Lié au cinéma et à la production audiovisuelle, le secteur des effets visuels s’est développé rapidement dans les filières du développement de logiciels spécialisés (Softimage, Toon Boom Animation, Kaydara) et l’édition d’effets spéciaux (Rodéo FX, Technicolor, Hybride)

Réalité augmentée et virtuelle

Au Québec, l’industrie de la RV et de la RA repose sur des petites entreprises innovantes offrant des produits dans toute la chaîne de valeur : dispositifs, logiciels et contenus (Félix & Paul, Illogika).

Intelligence artificielle

Stimulé par la recherche universitaire et des personnalités hautement médiatisées, le développement de l’intelligence artificielle est l’une des plus récentes grappes industrielles bénéficiant des stratégies d’investissement de l’État. Les labor atoires indépendants (MILA, IVADO), les startups (Element AI, Hopper), les incubateurs et événements participent à l’écosystème voué au développement de propriété intellectuelle d’envergure mondiale.

De nombreux professionnels du secteur technologique ont les aptitudes pour travailler aussi bien dans le secteur financier que dans la santé ou même dans le jeu vidéo. Seul ce dernier secteur bénéficie toutefois de ces crédits d’impôt. Dans cette industrie fortement concentrée à Montréal, les principaux employeurs sont des sociétés étrangères.

De plus en plus d’entreprises québécoises s’opposent à ces crédits d’impôt qui, selon elles, non seulement désavantagent les entreprises de secteurs autres que le multimédia, mais nuisent aussi à l’essor des entreprises québécoises. Avant la pandémie, le président et chef de la direction de Stingray, Éric Boyko, ainsi que l’ancien p.-d.g. de l’Industrielle Alliance Yvon Charest avaient exprimé leur souhait de les voir disparaître.

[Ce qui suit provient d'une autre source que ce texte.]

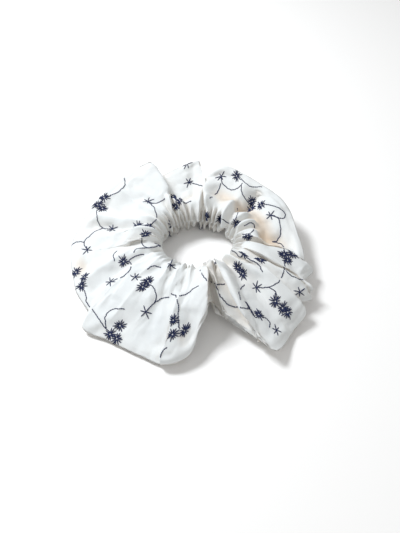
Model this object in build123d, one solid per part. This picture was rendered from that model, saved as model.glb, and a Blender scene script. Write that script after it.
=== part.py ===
"""Scrunchie: a gathered tube of embroidered cotton sewn round a loop of flat elastic.

Frame: the origin is the centre of the hair opening on the surface it lies on.
+X is the wearer's right, +Y runs to the side where the flounce is raised, +Z is up.
The ring is built as a left and a right half, because the one real motion is the
elastic stretching the ring open, which moves the halves apart along X.
"""
from build123d import *
import math
import os

# ---------------------------------------------------------------- driving dimensions, mm
OPENING_HALF_X = 24.5          # relaxed hair opening, half width
OPENING_HALF_Y = 21.5          # and half depth
SPLIT_HALF_ANGLE = 0.7         # degrees each cover half stops short of the split line

# Flounce edge round the ring: (direction in degrees, radius, height of the edge)
# 0 is +X and 90 is +Y. The edge is raised at the back and lies down at the front.
FLOUNCE_EDGE = [
    (0, 71.0, 16.0),
    (25, 67.0, 22.0),
    (45, 63.5, 26.0),
    (68, 62.0, 28.0),
    (90, 65.0, 27.0),
    (106, 66.0, 26.5),
    (121, 71.0, 28.5),
    (140, 71.5, 22.0),
    (159, 78.0, 16.0),
    (180, 86.5, 11.0),
    (204, 86.0, 8.0),
    (225, 88.5, 5.0),
    (245, 88.0, 4.5),
    (257, 88.5, 4.5),
    (269, 70.0, 8.0),
    (280, 59.0, 10.0),
    (290, 72.0, 8.0),
    (301, 89.5, 5.5),
    (315, 86.0, 5.5),
    (330, 82.5, 8.0),
    (346, 79.5, 9.5),
]
EDGE_HALF_THICKNESS = 3.0      # pull of the rounded outer fold, above and below the edge
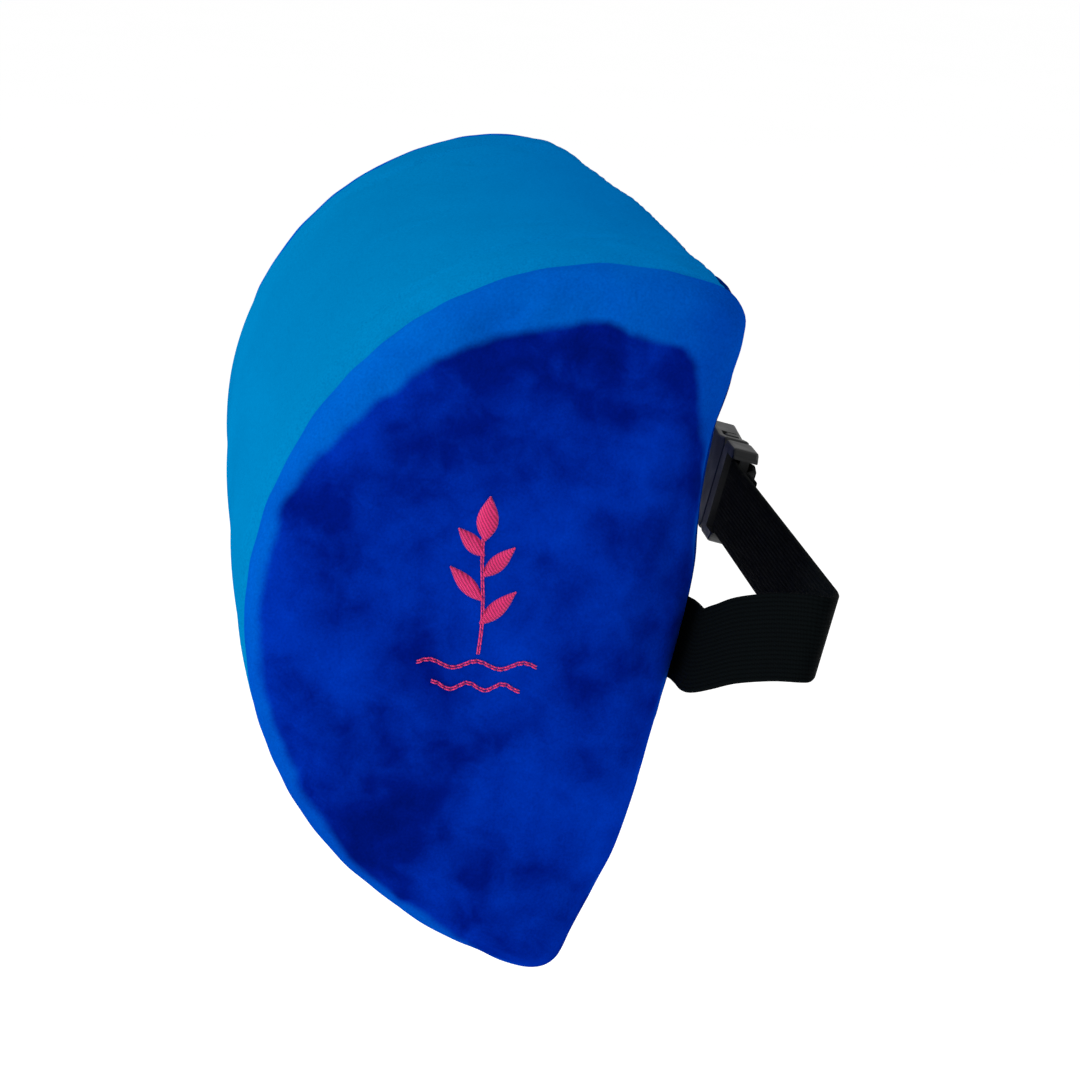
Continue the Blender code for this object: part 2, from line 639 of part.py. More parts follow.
def make_motif(mat):
    """A plain sprig over two short rows of stitching, as raised thread on the left end panel."""
    face_x = SEAM_X + GAP * 0.5 + RIM_RADIUS + END_CROWN + GAP
    sin, cos = math.sin(MOTIF_LEAN), math.cos(MOTIF_LEAN)

    def place(across, up, inset_x=0.0):
        y = MOTIF_CENTRE[0] + across * cos - up * sin
        z = MOTIF_CENTRE[1] + across * sin + up * cos
        return (face_x + inset_x, y, z), (face_x + MOTIF_THICK - inset_x, y, z)

    def place_thinner(across, up):
        return place(across, up, MOTIF_THICK * 0.1)

    w = STEM_HALF_WIDTH
    low, high = STEM_HEIGHT
    bm = bmesh.new()
    add_prism(bm, [(-w, low), (w, low), (w, high), (-w, high)], place)
    motif = add_object("embroidered_motif", bm, mat)
    bm = bmesh.new()
    for root, side in LEAF_PLACES:
        add_prism(bm, leaf_outline(root, side), place_thinner)
    for half, drop in zip(MOTIF_LINE_HALF, MOTIF_LINE_DROP):
        row = [(-half, drop - w), (half, drop - w), (half, drop + w), (-half, drop + w)]
        add_prism(bm, row, place_thinner)
    cut(motif, "helper_motif_leaves", bm, "UNION")


# ---------------------------------------------------------------- assembly

def build():
    clear_scene()
    band = make_material("plush_band", (0.000, 0.195, 0.540), 0.85)
    velour = make_material("velour_end", (0.000, 0.016, 0.260), 0.75)
    back = make_material("knit_back", (0.001, 0.012, 0.150), 0.90)
    foam = make_material("foam", (0.780, 0.740, 0.600), 0.95)
    web = make_material("elastic_webbing", (0.006, 0.007, 0.008), 0.80)
    thread = make_material("black_thread", (0.012, 0.012, 0.014), 0.60)
    pink = make_material("pink_thread", (0.620, 0.030, 0.130), 0.50)
    plastic = make_material("acetal_plastic", (0.010, 0.010, 0.011), 0.45)
    tape = make_material("zip_tape", (0.002, 0.014, 0.150), 0.85)
    coil = make_material("zip_coil", (0.003, 0.018, 0.180), 0.40)
    metal = make_material("zip_metal", (0.550, 0.550, 0.560), 0.30, 1.0)

    make_foam(foam)
    make_cover(band, velour, back)
    make_zip(tape, coil, metal)
    make_zip_slider(metal)
    make_zip_pull(metal)
    make_strap(web, thread)
    make_socket(plastic)
    make_plug(plastic)
    make_arm("buckle_arm_upper", 1.0, plastic)
    make_arm("buckle_arm_lower", -1.0, plastic)
    make_adjuster(plastic)
    make_motif(pink)


build()
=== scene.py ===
"""Looks of the strap-on lumbar support cushion: cover, strap, zip and motif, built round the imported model.

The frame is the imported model's own, in metres: +X to the sitter's left, +Y out of the flat back, +Z up.
"""

import math

import bmesh
import bpy
import numpy as np
from mathutils import Matrix, Vector, noise
from mathutils.bvhtree import BVHTree


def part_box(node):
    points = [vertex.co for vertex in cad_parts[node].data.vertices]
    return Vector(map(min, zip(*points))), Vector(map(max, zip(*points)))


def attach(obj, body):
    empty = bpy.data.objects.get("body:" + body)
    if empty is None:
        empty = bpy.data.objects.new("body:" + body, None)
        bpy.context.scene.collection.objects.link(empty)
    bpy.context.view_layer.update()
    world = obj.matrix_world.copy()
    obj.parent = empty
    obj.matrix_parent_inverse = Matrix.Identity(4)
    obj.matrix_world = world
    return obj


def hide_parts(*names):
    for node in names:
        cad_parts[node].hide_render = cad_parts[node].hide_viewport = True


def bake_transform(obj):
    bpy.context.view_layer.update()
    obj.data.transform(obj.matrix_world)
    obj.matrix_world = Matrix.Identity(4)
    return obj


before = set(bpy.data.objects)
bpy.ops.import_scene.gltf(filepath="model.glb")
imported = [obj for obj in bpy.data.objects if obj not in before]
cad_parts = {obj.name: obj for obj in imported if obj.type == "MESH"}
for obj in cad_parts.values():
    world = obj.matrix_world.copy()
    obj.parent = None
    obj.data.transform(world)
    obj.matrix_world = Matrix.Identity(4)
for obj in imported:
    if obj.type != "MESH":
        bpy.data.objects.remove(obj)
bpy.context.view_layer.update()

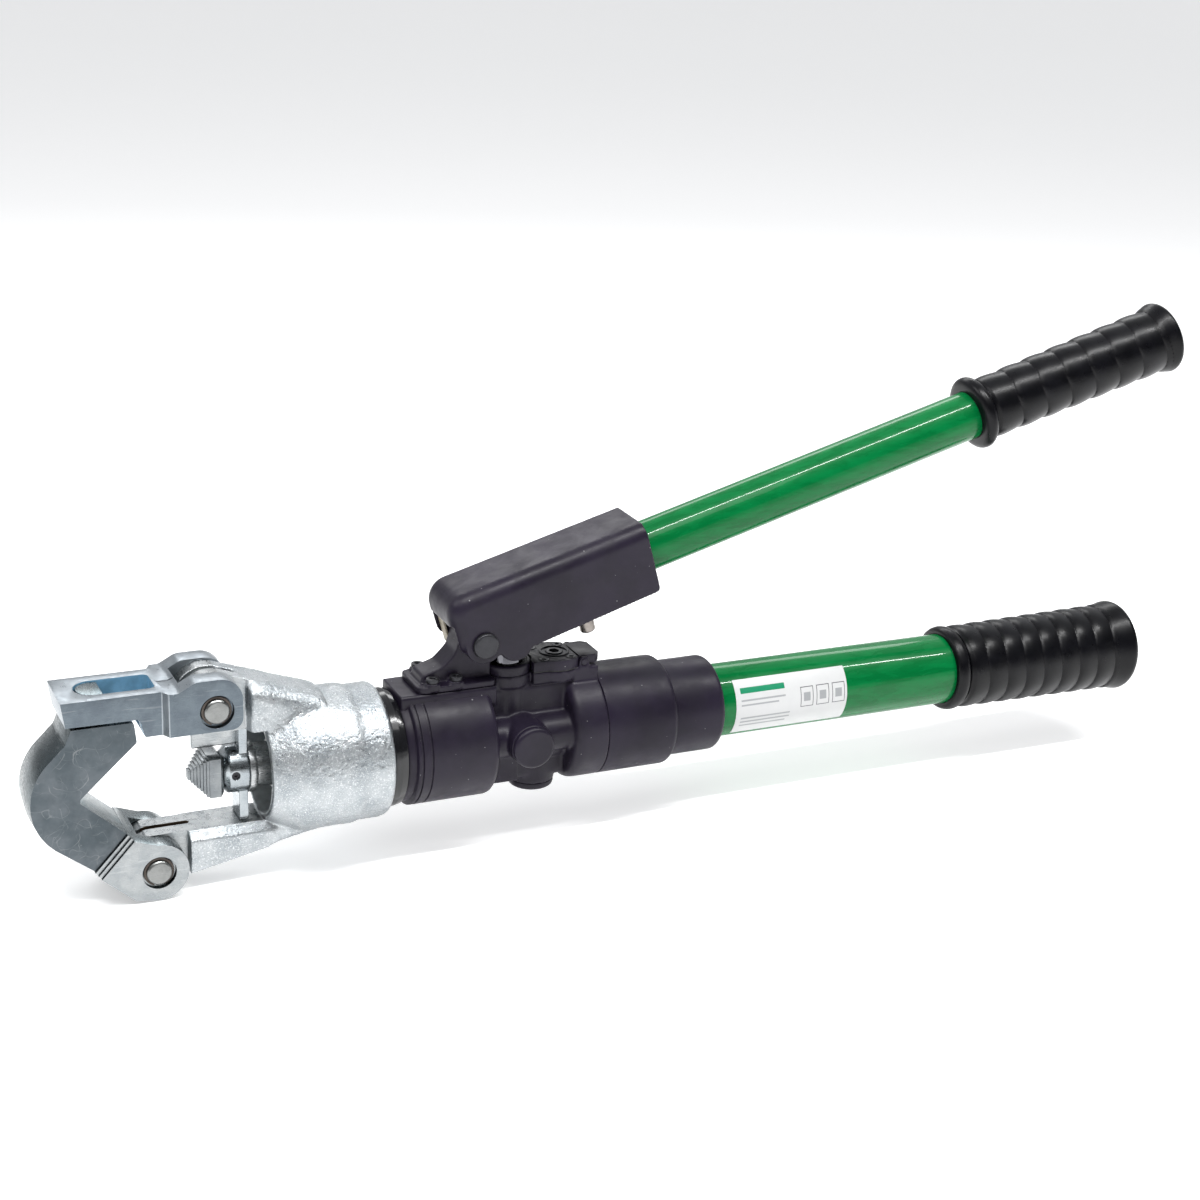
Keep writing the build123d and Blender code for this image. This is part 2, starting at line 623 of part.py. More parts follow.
def grip_profile(x0, x1, r_tube, r_flange, r_low, r_high, r_end, ribs):
    """Rubber grip: rolled lip, scalloped ribs that grow along it, flared closed end."""
    body_start = x0 + 9.5
    body_end = x1 - 12.0
    pitch = (body_end - body_start) / ribs
    corners = [(x0, r_tube), (x0, r_tube + 1.4), (x0 + 2.5, r_flange, 1.6), (x0 + 7, r_flange, 1.6),
               (body_start - 0.5, r_low - 1.0)]
    for i in range(ribs):
        swell = r_low + (r_high - r_low) * i / (ribs - 1)
        corners += [(body_start + pitch * (i + 0.22), swell - 0.6), (body_start + pitch * (i + 0.62), swell)]
        corners.append((body_start + pitch * (i + 1), swell - 1.3))
    corners += [(x1 - 7, r_end, 2), (x1, r_end, 3), (x1, 0), (x1 - 8, 0), (x1 - 8, r_tube)]
    return corners


def handle_label():
    """Blank label plate wrapped on the near side of the lower tube."""
    sheet = ring_x(TUBE_R, TUBE_R + 0.2, 333, 399)
    window = block(330, 400, -25, -9.0, -13.5, 15.0)
    return sheet & window


# ---------------------------------------------------------------- pump handle
def handle_housing():
    """Cast housing: open below and in front, with a socket for the pump tube."""
    tilt = radians(HANDLE_TILT)
    dx = DRIVE_PIN[0] - PIVOT[0]
    dz = DRIVE_PIN[1] - PIVOT[1]
    pin_u = dx * cos(tilt) + dz * sin(tilt)
    pin_v = dz * cos(tilt) - dx * sin(tilt)
    end_u = 94.0
    side_line = outline(
        (-13.0, 27.0, 11), (end_u, 27.0), (end_u, -9.0, 2), (24, -10.6), (6, -8.2), (-5, -8.2),
        (-13.0, -0.5, 8),
    )
    shell = slab(side_line, -HOUSING_HALF, HOUSING_HALF)
    top_edges = shell.edges().filter_by(Axis.X).group_by(Axis.Z)[-1]
    shell = fillet(top_edges, 7.5)
    shell += rod_y(9.6, -HOUSING_HALF, HOUSING_HALF, 0, 0)
    shell += rod_y(8.8, -HOUSING_HALF, HOUSING_HALF, pin_u - 1.5, pin_v + 3.2)
    cavity = slab(
        outline((-30, -40), (30, -40), (30, 21.5, 4), (-1, 21.5, 7), (-7.5, 13, 3), (-30, 13)),
        -HOUSING_INNER, HOUSING_INNER,
    )
    shell -= cavity + block(28, 90, -13, 13, -40, -7.5)
    shell -= rod_x(PUMP_TUBE_R, 42, end_u + 1, 0, HANDLE_OFFSET)
    shell -= rod_y(5.0, -HOUSING_HALF - 1, HOUSING_HALF + 1, 0, 0)
    shell -= rod_y(DRIVE_PIN_R, -17.2, 17.2, pin_u, pin_v)
    shell -= rod_z(3.0, -14, STRIKER_TOP, STRIKER_U)
    return on_handle(shell)


def pivot_pin():
    """Handle pivot with a low domed head on each side."""
    pin = rod_y(5.0, -20, 20, *PIVOT)
    heads = rod_y(6.4, -21.4, -HOUSING_HALF, *PIVOT) + rod_y(6.4, HOUSING_HALF, 21.4, *PIVOT)
    pin += heads
    pin = fillet(pin.edges().group_by(Axis.Y)[0], 1.2)
    return fillet(pin.edges().group_by(Axis.Y)[-1], 1.2)


def release_striker():
    """Steel pin under the housing that presses the release lever."""
    shank = rod_z(3.0, -10, STRIKER_TOP, STRIKER_U) + rod_z(3.9, -23.6, -7.5, STRIKER_U)
    shank = fillet(shank.edges().group_by(Axis.Z)[0], 1.0)
    return on_handle(shank)


def front_strip():
    """Thin spring strip just inside the housing's open front."""
    return on_handle(block(-9.9, -8.9, WEB_HALF + 0.6, HOUSING_INNER, -6, 13))


# ---------------------------------------------------------------- write every node
save("head_yoke", head_yoke())
save("latch_arm", latch_arm())
save("hook_jaw", hook_jaw())
save("latch_pin", head_pin(UPPER_PIN))
save("jaw_pin", head_pin(LOWER_PIN))
save("latch_pin_rings", *both_sides(lambda side: retaining_ring(UPPER_PIN, side)))
save("jaw_pin_rings", *both_sides(lambda side: retaining_ring(LOWER_PIN, side)))
save("yoke_lock_screw", rod_x(2.4, 135, 145, 0, LOCK_SCREW_Z) + rod_x(3.0, YOKE_REAR, 148.2, 0, LOCK_SCREW_Z))

save("indentor", indentor())
save("guide_collar", guide_collar())
save("collar_set_screw", collar_screw())
save("ram_lock_nut", lock_nut())
save("ram", ram())
save("piston_seal", ring_x(20.6, NOSE_R, 130.7, 133.7))
save("piston_wear_ring", ring_x(21.6, NOSE_R, 135.5, 137.7))
save("ram_return_spring", Pos(101.1, 0, 0) * Rot(0, 90, 0) * spring(6.0, 1.1, 66.9, 16))

save("pump_housing", pump_housing())
save("swivel_ring", turned((145, NOSE_R), (145, 28.4, 1), (148.5, 29.2, 1), (151.9, 28.6, 0.8), (151.9, NOSE_R)))
save("swivel_wire", o_ring(23.78, 0.65, 142))
save("spring_anchor", rod_y(1.6, -12, 12, 171.5, 0))
save("pivot_bracket", pivot_bracket())
save("bracket_bolts", *[cap_screw(3.1, 1.9, x, y, 34.8, 2.2, 12) for x, y in BRACKET_BOLTS])
save("top_cover", top_cover())
save("cover_gasket", cover_gasket())
save("cover_screws", *[cap_screw(2.5, 1.3, x, y, COVER_TOP - 1.6, 1.8, 9) for x, y in COVER_SCREWS])
save("filler_plug", filler_plug())
save("pump_barrel", pump_barrel())
save("barrel_collar", barrel_collar())
save("plunger_wiper", plunger_wiper())
save("side_valve_cap", side_valve_cap())
save("bottom_valve_cap", bottom_valve_cap())
save("check_valve_balls", *check_valve_balls())
save("release_poppet", rod_z(2.1, 16, FLANGE_TOP + 0.6, POPPET_X))

save("reservoir_cover", reservoir_cover())
save("handle_socket", handle_socket())
save("oil_bladder", oil_bladder())
save("bladder_clamp", bladder_clamp())
save("fixed_tube", fixed_tube())
save("fixed_tube_plug", rod_x(TUBE_R - TUBE_WALL, SLEEVE_END, SLEEVE_END + 12))
save("fixed_grip", turned(*grip_profile(GRIP_X[0], GRIP_X[1], TUBE_R, 23.0, 22.6, 23.8, 25.1, 8)))
save("handle_label", handle_label())

save("pump_plunger", pump_plunger())
save("release_lever", release_lever())

save("handle_housing", handle_housing())
save("pivot_pin", pivot_pin())
save("drive_pin", rod_y(DRIVE_PIN_R, -17.1, 17.1, *DRIVE_PIN))
save("release_striker", release_striker())
save("front_strip", front_strip())
save("pump_tube", on_handle(
    rod_x(PUMP_TUBE_R, 42, 410.8, 0, HANDLE_OFFSET) - rod_x(PUMP_TUBE_R - 2.5, 40, 412, 0, HANDLE_OFFSET)))
save("pump_grip", on_handle(Pos(0, 0, HANDLE_OFFSET) * turned(
    *grip_profile(PUMP_GRIP_U[0], PUMP_GRIP_U[1], PUMP_TUBE_R, 19.5, 16.4, 17.6, 19.4, 7))))
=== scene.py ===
import json
from math import cos, exp, hypot, pi, radians, sin

import bmesh
import bpy
from mathutils import Matrix, Vector, noise


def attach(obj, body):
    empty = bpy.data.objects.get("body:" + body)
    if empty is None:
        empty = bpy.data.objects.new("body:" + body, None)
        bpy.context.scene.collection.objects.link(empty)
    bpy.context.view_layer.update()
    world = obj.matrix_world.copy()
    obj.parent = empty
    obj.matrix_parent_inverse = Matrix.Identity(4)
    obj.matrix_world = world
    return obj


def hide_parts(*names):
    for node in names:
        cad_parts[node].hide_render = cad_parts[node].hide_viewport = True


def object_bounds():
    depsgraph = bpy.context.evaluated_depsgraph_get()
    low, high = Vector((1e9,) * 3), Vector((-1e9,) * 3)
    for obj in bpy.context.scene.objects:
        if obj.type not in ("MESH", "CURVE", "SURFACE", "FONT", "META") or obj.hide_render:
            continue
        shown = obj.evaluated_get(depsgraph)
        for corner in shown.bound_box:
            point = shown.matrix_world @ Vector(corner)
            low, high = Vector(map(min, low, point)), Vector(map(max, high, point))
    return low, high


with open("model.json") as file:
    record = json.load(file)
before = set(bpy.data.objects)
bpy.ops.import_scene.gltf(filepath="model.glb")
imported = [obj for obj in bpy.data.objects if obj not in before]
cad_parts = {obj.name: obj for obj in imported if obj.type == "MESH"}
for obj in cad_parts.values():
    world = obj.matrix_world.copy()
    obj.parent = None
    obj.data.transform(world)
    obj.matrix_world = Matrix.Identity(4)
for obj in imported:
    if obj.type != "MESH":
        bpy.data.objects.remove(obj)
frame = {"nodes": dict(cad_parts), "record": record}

cad_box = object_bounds()
MM = 0.001
NODES = frame["nodes"]
BODY_OF = {node: body for body, names in frame["record"]["behaviour"]["bodies"].items()
           for node in names}
SLOT_OF = {part["node"]: part["material_slot"] for part in frame["record"]["subparts"]}

# places and sizes repeated from the part, in millimetres
UPPER_PIN = (62.1, 37.7)    # x, z of the latch pin
LOWER_PIN = (33.6, -38.8)   # x, z of the jaw pin
PIVOT = (193.0, 54.0)       # x, z of the pump-handle pivot
HANDLE_TILT = 16.19         # degrees that the pump handle stands open at rest
HANDLE_OFFSET = 7.85        # pump-handle axis above its pivot
JAW_HALF = 14.0             # half thickness of the jaw's plate
LUG_HALF = 9.2              # half thickness of the yoke's lugs
UPPER_LUG_END = 78.0        # x where each lug's ground sides end
LOWER_LUG_END = 49.5
ARM_TOP = -24.5             # machined top of the lower arm
ARM_UNDER = 23.0            # machined underside of the upper arm
ARM_END = 88.0              # x where both machined arm faces end
WEB_UNDER = 13.0            # underside of the guide web
YOKE_FRONT = 86.0
YOKE_REAR = 144.5
YOKE_R = 34.1               # kept just inside the part's own radius
CYL_R = 23.5                # ram bore
FRONT_R = 29.85             # pump body's front cylinder
CHANNEL_START = YOKE_FRONT - 20     # the bore's cutter also grazes the upper arm's underside
CHANNEL_HALF = 4.85

# working distances of the mesh steps, in millimetres
WELD = 0.002            # vertices closer than this are one
SNAP = 0.5              # points this near a machined face are put on it
NEAR = 0.6              # faces this near a machined face count as part of it
BEVEL_ANGLE = 32        # degrees: edges sharper than this are rounded
BLEND_PASSES = 160      # smoothing passes that make the wide fillets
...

Ces deux représentants du Québec inc. jugeaient plus pertinent d’établir de nouveaux programmes qui aideraient plutôt les PME québécoises à davantage numériser leurs activités. La pandémie a rapidement illustré le besoin d’accélérer ce virage numérique, mais le gouvernement n’a toujours pas touché aux crédits d’impôt offerts aux sociétés multimédias.